Poisoned arrows, as they are called[1], are used in the Solomon Islands, Santa Cruz, the Banks' Islands, and New Hebrides. In the Torres Islands and Lepers' Island arrows are used for fighting which are not poisoned, yet belong entirely to the same class with those that are, being as much valued, trusted and feared as the others; a very instructive fact: in Lepers' Island both kinds are used. There is a great difference in the size and weight of the arrows of various islands, and in the proportion of the parts, but the structure is everywhere the same. There is a shaft of reed, a foreshaft of hard wood, tree-fern or palm, and a point of human bone; the point is let into the foreshaft, and that into the shaft, and the joinings are firmly bound with fine string or fibre.
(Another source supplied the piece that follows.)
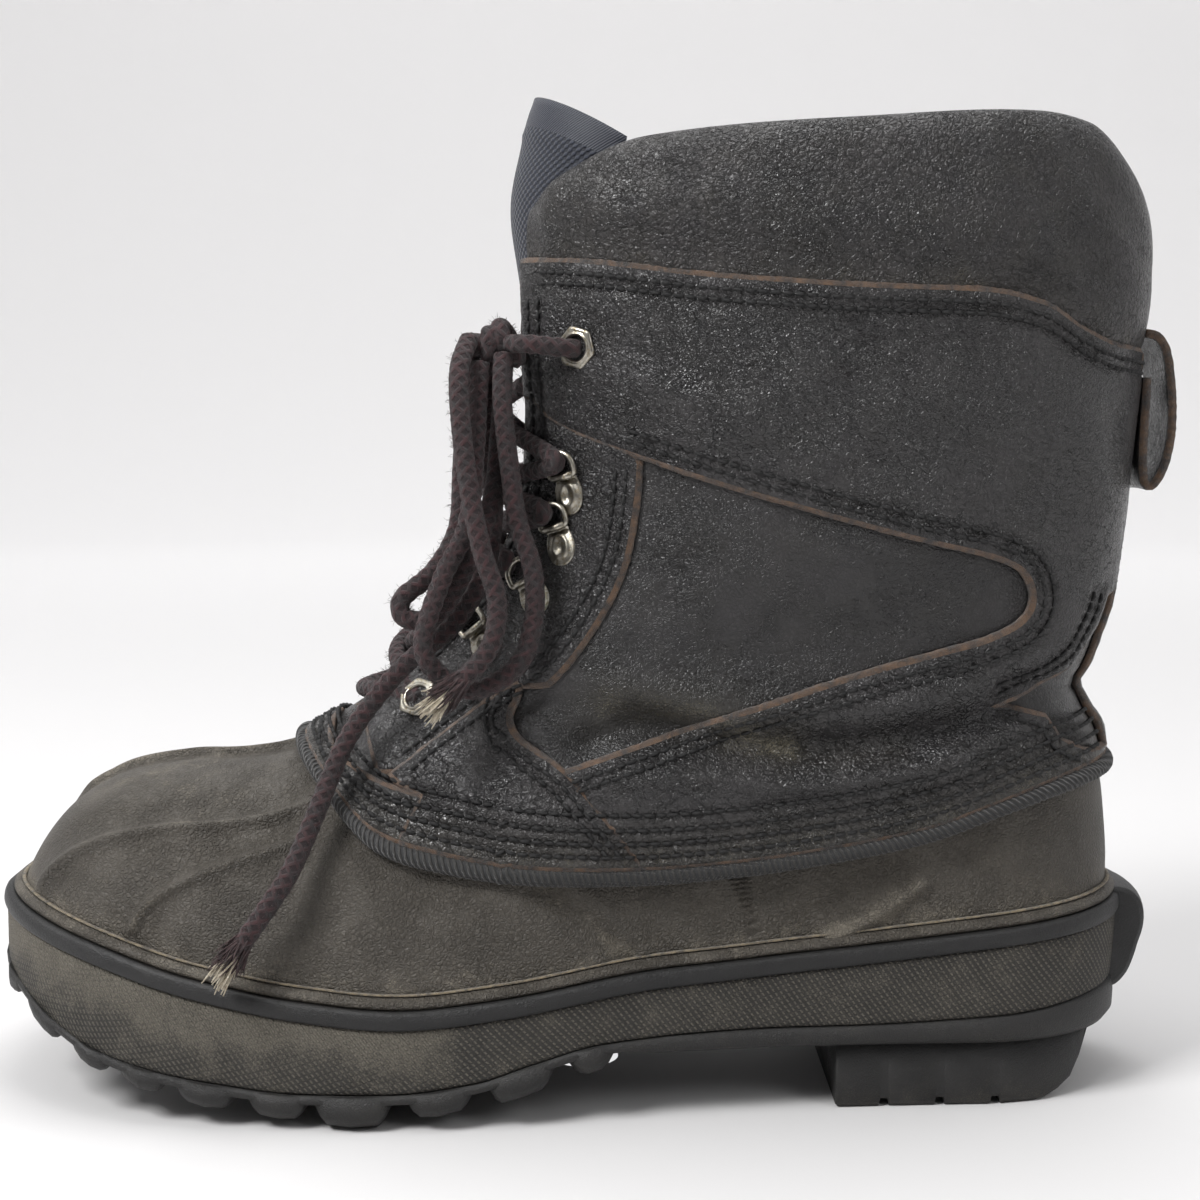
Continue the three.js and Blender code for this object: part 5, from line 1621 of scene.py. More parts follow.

Santa Cruz arrows are uniformly nearly four feet long, and weigh about two ounces; Banks' Island arrows are about three feet nine inches long, and weigh about an ounce; Torres Island arrows are only two feet ten inches long, weighing three-quarters of an ounce. The bone point of a Santa Cruz arrow is seven inches long, and the foreshaft of hard wood, curiously carved and coloured, is sixteen inches long. The bone head of a Torres Island arrow is

  1. Natives would never use the same word for the preparation with which their arrows are smeared and for that which they mix with food.